■ **WHAT THIS TASK INVOLVES**
Scan the records below for the line containing "rubber_base();" and the line containing "bpy.context.scene.collection.objects.link(empty)". Copy both, plus every line between, exactly.

■ **THE DATA**
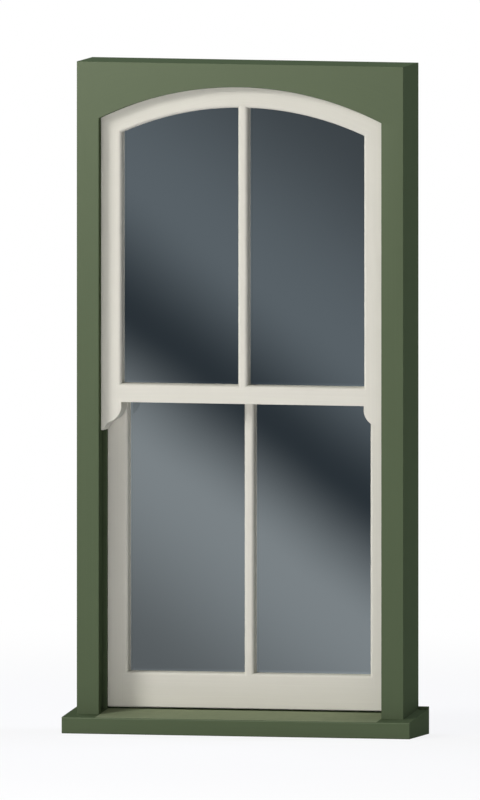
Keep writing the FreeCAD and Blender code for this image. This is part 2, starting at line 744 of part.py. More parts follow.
--
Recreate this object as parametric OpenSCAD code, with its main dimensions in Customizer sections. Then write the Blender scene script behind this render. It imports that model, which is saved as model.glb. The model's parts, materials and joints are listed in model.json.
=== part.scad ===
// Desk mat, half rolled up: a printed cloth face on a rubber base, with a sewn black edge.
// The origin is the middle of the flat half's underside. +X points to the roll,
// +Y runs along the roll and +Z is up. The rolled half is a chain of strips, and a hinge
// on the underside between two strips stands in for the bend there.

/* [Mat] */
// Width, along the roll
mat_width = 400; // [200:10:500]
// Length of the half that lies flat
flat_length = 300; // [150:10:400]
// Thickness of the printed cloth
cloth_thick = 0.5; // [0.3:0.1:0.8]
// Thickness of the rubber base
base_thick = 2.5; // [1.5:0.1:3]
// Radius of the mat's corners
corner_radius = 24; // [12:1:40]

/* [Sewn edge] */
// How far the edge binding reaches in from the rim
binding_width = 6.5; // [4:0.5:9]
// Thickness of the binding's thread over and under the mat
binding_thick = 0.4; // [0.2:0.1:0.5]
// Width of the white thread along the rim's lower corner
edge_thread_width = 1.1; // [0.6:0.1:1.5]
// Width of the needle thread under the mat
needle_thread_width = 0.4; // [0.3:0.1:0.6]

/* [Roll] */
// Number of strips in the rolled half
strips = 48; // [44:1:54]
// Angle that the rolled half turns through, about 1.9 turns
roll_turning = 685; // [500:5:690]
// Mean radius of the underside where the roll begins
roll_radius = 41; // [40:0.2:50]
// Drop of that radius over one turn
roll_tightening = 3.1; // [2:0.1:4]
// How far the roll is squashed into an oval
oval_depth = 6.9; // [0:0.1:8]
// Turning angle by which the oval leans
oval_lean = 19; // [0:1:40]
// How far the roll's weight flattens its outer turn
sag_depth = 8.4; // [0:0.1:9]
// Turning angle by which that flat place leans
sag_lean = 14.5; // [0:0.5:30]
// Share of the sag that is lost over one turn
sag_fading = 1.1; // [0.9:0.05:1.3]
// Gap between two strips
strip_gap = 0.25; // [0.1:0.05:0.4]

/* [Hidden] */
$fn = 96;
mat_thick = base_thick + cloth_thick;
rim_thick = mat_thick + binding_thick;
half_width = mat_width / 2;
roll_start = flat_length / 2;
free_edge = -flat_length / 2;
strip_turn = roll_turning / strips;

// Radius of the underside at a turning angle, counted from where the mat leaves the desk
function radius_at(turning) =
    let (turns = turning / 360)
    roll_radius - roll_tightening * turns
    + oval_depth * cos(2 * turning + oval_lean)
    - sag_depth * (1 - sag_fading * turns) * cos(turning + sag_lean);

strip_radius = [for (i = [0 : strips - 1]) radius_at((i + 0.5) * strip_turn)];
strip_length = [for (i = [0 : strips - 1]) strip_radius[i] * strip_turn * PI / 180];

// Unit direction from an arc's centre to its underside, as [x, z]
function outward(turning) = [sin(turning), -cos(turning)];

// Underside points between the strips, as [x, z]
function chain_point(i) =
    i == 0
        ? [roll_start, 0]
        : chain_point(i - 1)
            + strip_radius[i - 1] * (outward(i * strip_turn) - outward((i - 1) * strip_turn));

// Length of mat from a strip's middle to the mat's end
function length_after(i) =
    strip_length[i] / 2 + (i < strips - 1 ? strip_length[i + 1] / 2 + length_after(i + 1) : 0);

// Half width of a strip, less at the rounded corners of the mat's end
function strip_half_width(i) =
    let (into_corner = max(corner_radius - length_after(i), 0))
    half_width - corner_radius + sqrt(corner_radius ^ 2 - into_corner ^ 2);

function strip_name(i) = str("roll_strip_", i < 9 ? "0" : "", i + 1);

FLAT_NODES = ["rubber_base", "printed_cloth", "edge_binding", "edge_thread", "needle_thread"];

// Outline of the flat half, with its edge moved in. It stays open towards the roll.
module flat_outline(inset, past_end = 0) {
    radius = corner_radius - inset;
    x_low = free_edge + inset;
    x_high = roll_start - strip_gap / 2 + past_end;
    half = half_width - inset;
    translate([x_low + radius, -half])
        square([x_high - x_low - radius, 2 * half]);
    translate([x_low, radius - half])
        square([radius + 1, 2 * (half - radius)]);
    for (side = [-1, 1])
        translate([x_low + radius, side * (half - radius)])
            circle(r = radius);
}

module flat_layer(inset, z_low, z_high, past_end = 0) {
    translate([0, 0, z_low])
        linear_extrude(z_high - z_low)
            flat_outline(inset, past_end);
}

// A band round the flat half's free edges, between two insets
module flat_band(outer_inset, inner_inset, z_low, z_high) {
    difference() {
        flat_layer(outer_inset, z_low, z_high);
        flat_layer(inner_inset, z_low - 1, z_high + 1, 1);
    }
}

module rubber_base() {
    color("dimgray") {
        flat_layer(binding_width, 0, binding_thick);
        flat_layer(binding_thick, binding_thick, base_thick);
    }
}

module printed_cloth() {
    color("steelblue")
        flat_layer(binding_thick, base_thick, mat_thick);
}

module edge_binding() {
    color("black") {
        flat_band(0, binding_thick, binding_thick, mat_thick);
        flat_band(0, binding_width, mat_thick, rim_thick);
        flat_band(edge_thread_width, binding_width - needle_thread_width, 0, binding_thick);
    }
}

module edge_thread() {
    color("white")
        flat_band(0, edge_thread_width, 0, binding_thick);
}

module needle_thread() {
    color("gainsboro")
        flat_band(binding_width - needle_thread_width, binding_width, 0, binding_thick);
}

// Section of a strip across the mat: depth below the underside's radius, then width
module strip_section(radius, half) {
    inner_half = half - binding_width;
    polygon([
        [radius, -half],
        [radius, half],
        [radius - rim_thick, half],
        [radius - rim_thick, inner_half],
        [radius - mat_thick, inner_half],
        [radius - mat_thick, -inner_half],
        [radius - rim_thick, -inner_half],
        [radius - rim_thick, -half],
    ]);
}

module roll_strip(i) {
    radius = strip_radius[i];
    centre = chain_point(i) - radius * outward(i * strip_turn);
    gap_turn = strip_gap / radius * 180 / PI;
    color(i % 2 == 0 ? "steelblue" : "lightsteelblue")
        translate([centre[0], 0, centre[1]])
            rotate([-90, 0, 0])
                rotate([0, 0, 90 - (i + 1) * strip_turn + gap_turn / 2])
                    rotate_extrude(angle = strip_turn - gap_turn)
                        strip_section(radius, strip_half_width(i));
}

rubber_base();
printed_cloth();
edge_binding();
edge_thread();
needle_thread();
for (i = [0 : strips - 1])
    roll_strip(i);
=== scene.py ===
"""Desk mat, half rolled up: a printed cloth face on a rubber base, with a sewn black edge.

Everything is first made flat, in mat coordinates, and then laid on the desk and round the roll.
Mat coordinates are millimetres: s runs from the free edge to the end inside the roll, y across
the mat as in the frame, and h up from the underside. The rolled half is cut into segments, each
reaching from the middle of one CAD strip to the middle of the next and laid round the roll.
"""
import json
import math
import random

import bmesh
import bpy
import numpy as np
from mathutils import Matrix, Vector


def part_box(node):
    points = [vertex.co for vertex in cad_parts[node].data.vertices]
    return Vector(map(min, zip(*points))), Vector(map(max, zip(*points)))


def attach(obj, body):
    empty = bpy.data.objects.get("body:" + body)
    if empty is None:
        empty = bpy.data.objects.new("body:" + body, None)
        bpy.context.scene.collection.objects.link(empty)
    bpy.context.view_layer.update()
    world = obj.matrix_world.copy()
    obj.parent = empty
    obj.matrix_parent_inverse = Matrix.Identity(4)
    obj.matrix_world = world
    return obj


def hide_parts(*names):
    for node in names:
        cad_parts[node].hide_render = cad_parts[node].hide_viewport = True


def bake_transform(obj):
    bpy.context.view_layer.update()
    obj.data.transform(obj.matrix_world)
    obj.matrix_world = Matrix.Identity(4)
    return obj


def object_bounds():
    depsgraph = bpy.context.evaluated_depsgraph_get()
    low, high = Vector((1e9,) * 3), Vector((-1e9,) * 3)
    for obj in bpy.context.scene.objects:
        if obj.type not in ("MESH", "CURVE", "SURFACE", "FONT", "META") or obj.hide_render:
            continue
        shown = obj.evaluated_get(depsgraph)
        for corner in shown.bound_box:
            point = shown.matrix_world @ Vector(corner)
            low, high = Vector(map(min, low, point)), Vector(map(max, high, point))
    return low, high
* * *
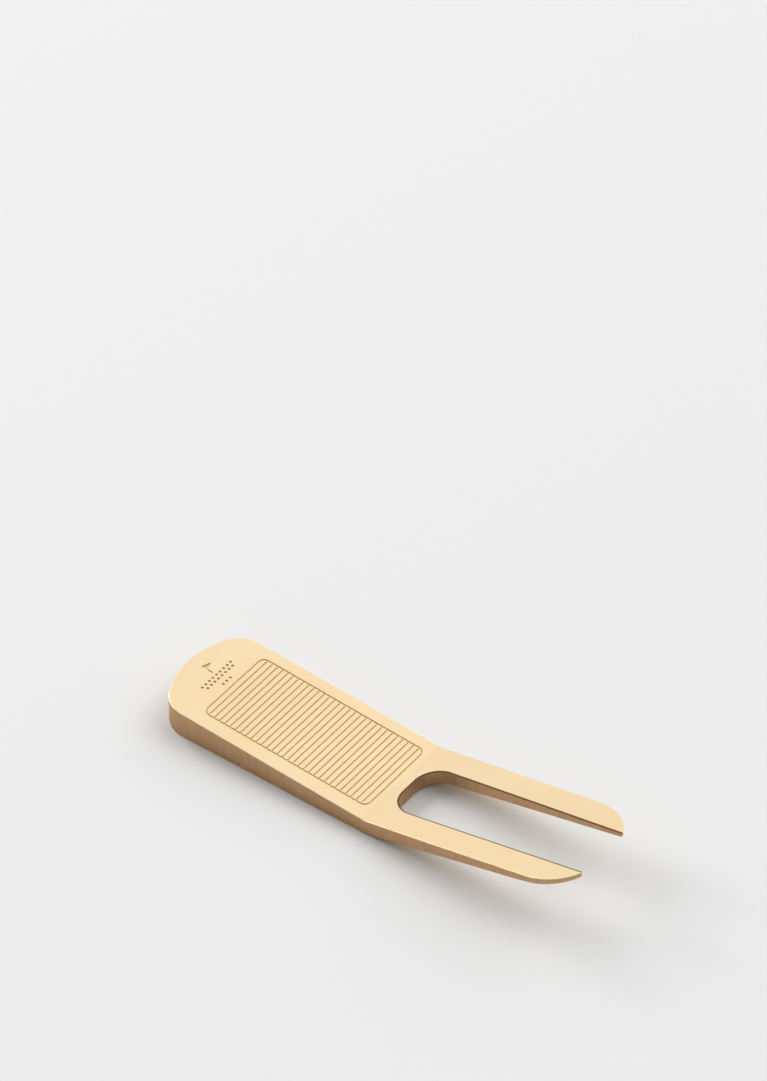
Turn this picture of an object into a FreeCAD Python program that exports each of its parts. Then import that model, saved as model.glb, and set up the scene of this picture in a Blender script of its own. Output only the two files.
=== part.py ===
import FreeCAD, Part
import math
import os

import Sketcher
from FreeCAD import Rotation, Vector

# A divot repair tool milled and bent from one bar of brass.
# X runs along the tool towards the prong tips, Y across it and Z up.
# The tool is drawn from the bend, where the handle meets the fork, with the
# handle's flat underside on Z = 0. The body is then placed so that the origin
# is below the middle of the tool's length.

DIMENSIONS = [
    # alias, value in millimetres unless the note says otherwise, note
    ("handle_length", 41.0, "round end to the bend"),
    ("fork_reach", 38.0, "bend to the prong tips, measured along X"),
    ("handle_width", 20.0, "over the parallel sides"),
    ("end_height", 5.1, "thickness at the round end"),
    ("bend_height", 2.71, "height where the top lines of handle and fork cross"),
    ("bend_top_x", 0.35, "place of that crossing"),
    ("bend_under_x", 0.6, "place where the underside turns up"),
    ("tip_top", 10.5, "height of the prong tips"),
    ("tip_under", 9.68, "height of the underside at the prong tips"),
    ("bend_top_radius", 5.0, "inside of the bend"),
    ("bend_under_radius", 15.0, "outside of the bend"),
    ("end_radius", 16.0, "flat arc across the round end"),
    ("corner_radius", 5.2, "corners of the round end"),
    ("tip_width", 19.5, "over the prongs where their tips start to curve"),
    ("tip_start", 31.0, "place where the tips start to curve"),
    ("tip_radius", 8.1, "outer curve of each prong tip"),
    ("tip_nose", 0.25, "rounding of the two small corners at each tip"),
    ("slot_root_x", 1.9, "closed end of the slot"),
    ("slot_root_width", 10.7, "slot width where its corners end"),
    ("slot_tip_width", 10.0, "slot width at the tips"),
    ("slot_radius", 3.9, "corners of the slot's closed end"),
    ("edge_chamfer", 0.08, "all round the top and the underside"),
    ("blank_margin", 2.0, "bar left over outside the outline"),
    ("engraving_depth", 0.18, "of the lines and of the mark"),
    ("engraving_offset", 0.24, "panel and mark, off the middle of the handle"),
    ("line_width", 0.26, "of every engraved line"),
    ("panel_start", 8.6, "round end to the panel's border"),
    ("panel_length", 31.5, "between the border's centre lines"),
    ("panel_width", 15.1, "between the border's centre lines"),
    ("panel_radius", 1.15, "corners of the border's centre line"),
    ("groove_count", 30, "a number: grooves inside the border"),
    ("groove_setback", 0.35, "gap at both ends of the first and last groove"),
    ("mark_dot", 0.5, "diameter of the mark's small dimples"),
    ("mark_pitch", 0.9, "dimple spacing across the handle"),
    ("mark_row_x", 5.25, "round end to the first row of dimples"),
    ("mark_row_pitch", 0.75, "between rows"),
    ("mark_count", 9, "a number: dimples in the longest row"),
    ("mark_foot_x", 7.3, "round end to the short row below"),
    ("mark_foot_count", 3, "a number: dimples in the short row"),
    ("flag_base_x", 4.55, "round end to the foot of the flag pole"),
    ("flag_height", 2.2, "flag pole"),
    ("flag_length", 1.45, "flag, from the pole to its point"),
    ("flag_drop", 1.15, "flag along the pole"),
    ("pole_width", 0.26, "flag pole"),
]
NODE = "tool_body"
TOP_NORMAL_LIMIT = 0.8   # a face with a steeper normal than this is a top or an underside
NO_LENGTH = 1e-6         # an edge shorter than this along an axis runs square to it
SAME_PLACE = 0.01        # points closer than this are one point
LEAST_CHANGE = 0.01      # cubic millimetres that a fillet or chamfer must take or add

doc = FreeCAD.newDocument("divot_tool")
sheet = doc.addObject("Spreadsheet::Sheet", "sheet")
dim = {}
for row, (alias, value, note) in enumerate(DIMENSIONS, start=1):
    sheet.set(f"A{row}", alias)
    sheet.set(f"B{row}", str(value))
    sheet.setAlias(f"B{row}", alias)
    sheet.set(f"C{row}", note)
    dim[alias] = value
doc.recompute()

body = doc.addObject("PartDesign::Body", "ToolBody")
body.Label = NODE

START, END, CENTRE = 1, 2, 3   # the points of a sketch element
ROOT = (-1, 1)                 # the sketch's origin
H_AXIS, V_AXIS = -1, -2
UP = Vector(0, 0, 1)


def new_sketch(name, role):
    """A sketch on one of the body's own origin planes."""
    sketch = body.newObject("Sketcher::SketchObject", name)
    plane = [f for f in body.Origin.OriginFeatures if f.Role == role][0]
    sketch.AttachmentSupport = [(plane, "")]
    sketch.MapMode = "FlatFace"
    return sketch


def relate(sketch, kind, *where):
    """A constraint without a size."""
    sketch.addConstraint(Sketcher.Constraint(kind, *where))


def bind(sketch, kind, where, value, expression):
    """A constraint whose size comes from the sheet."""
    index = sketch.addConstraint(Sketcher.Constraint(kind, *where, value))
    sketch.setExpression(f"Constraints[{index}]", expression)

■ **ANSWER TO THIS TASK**
rubber_base();
printed_cloth();
edge_binding();
edge_thread();
needle_thread();
for (i = [0 : strips - 1])
    roll_strip(i);
=== scene.py ===
"""Desk mat, half rolled up: a printed cloth face on a rubber base, with a sewn black edge.

Everything is first made flat, in mat coordinates, and then laid on the desk and round the roll.
Mat coordinates are millimetres: s runs from the free edge to the end inside the roll, y across
the mat as in the frame, and h up from the underside. The rolled half is cut into segments, each
reaching from the middle of one CAD strip to the middle of the next and laid round the roll.
"""
import json
import math
import random

import bmesh
import bpy
import numpy as np
from mathutils import Matrix, Vector


def part_box(node):
    points = [vertex.co for vertex in cad_parts[node].data.vertices]
    return Vector(map(min, zip(*points))), Vector(map(max, zip(*points)))


def attach(obj, body):
    empty = bpy.data.objects.get("body:" + body)
    if empty is None:
        empty = bpy.data.objects.new("body:" + body, None)
        bpy.context.scene.collection.objects.link(empty)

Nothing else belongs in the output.